Я вернулся обратно в штаб, собрал гранаты, патроны. Вдвоем с комбатом побежали мы вперед и увидели большую группу белофиннов. Подпустили их ближе метров на двадцать пять — тридцать и открыли огонь из автоматов. Вдвоем рассеяли прорвавшуюся в тыл группу. Человек двенадцать было убито наповал, несколько ранено, остальные — кто бежал в занятый нами лес, кто удрал обратно.
У нас вышли все патроны, и мы возвратились в штаб. Комбат связался по телефону с ротами и, собрав всех находившихся в штабе, снова вернулся к месту боя.

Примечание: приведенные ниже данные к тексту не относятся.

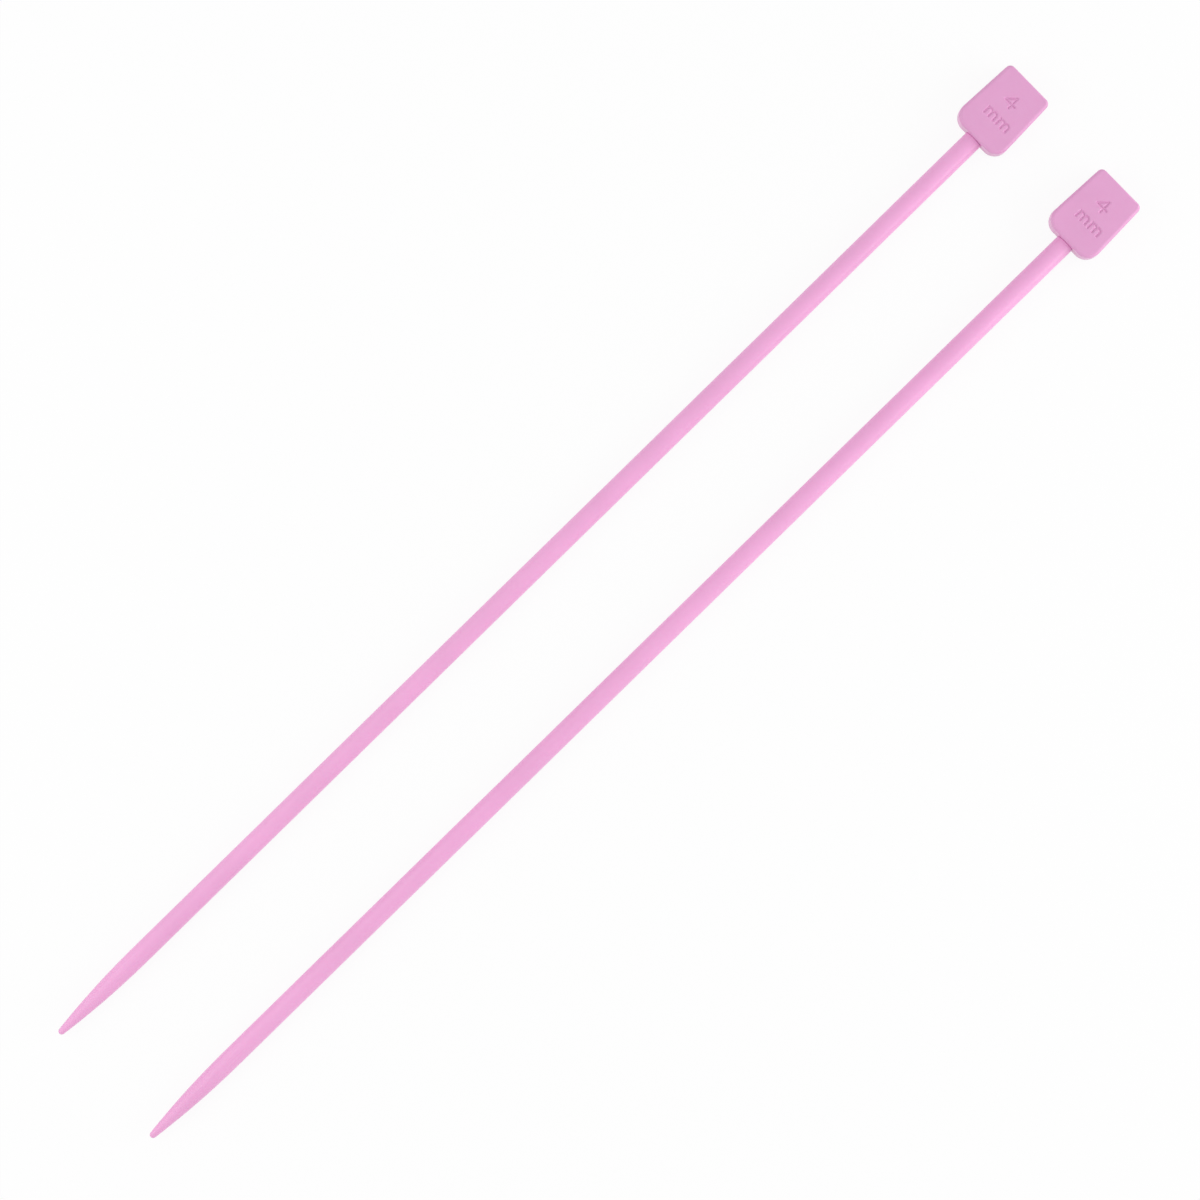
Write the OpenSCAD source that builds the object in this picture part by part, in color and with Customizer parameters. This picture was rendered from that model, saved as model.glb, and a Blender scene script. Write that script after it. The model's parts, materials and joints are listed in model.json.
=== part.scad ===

Из-за леса нас сразу обстреляли минами. Мины начали падать возле нашего танка, который разворачивался на поляне. Здесь, у танка, меня ранило в ногу. Но я никому ничего не сказал, хотя крови потерял очень много: боялся в эти трудные часы оставить своего комбата без помощи и снова пошел с ним вперед.
И должно же было случиться так, что в тот же день он был тоже ранен. Под огнем вынес я из боя любимого комбата старшего лейтенанта Маричева, спас жизнь командира, как велит устав Красной Армии.
Когда узнали о моем ранении, хотели отправить в полковой госпиталь, но я, перевязав рану, остался в строю и находился в батальоне до последних дней войны.
Во время одного сильного боя стали иссякать запасы патронов у наших рот. А белофинны сплошной огневой завесой перерезали единственную дорогу из штаба к ротам.